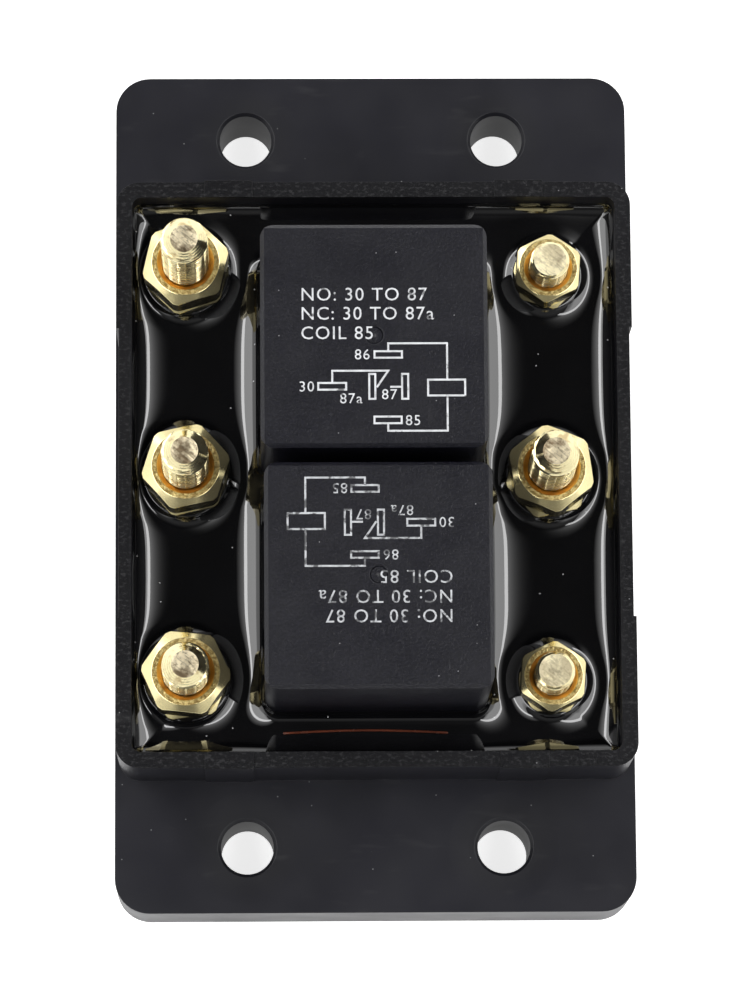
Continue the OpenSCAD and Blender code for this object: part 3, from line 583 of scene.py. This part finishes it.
def bevel(piece, width, segments=3, angle=30, except_near=None):
    """Rounds a piece's steep edges, but not a moulding mark's at a centre."""
    mesh = piece.data
    smooth(mesh, MARK_SMOOTH_ANGLE if except_near else angle)
    shape = bmesh.new()
    shape.from_mesh(mesh)
    weight = shape.edges.layers.float.new("bevel_weight_edge")
    for edge in shape.edges:
        steep = edge.calc_face_angle(0) > math.radians(angle)
        fine = except_near and near_axis(edge, except_near)
        edge[weight] = 1.0 if steep and not fine else 0.0
    shape.to_mesh(mesh)
    shape.free()
    made = piece.modifiers.new("bevel", "BEVEL")
    made.width = width * MM
    made.segments = segments
    made.limit_method = "WEIGHT"
    made.harden_normals = True
    bake_modifiers(piece)


def clean_copy(node_name, piece_name):
    """Copy of a node's mesh with its split points joined and flat faces whole."""
    mesh = NODES[node_name].data.copy()
    mesh.name = piece_name
    mesh.materials.clear()
    shape = bmesh.new()
    shape.from_mesh(mesh)
    bmesh.ops.remove_doubles(shape, verts=shape.verts, dist=JOIN_DISTANCE * MM)
    bmesh.ops.dissolve_limit(shape, angle_limit=math.radians(FLAT_ANGLE), verts=shape.verts,
                             edges=shape.edges)
    shape.to_mesh(mesh)
    shape.free()
    return mesh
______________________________
### Exercise task:
Give the listing again, word for word.

### In response:
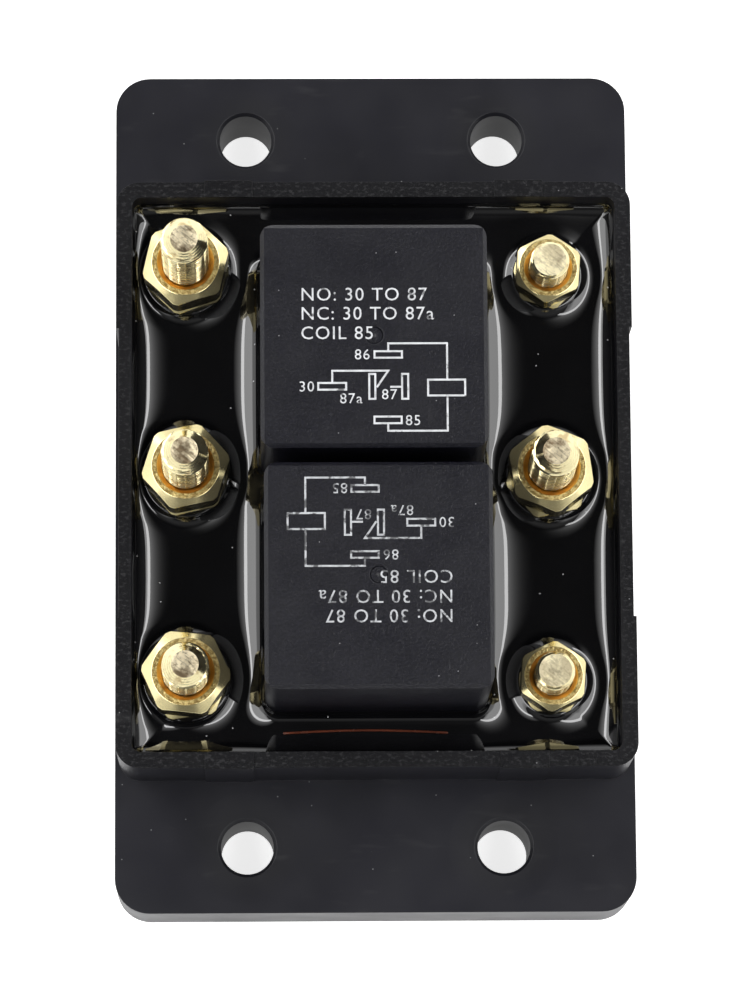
Continue the OpenSCAD and Blender code for this object: part 3, from line 583 of scene.py. This part finishes it.
def bevel(piece, width, segments=3, angle=30, except_near=None):
    """Rounds a piece's steep edges, but not a moulding mark's at a centre."""
    mesh = piece.data
    smooth(mesh, MARK_SMOOTH_ANGLE if except_near else angle)
    shape = bmesh.new()
    shape.from_mesh(mesh)
    weight = shape.edges.layers.float.new("bevel_weight_edge")
    for edge in shape.edges:
        steep = edge.calc_face_angle(0) > math.radians(angle)
        fine = except_near and near_axis(edge, except_near)
        edge[weight] = 1.0 if steep and not fine else 0.0
    shape.to_mesh(mesh)
    shape.free()
    made = piece.modifiers.new("bevel", "BEVEL")
    made.width = width * MM
    made.segments = segments
    made.limit_method = "WEIGHT"
    made.harden_normals = True
    bake_modifiers(piece)


def clean_copy(node_name, piece_name):
    """Copy of a node's mesh with its split points joined and flat faces whole."""
    mesh = NODES[node_name].data.copy()
    mesh.name = piece_name
    mesh.materials.clear()
    shape = bmesh.new()
    shape.from_mesh(mesh)
    bmesh.ops.remove_doubles(shape, verts=shape.verts, dist=JOIN_DISTANCE * MM)
    bmesh.ops.dissolve_limit(shape, angle_limit=math.radians(FLAT_ANGLE), verts=shape.verts,
                             edges=shape.edges)
    shape.to_mesh(mesh)
    shape.free()
    return mesh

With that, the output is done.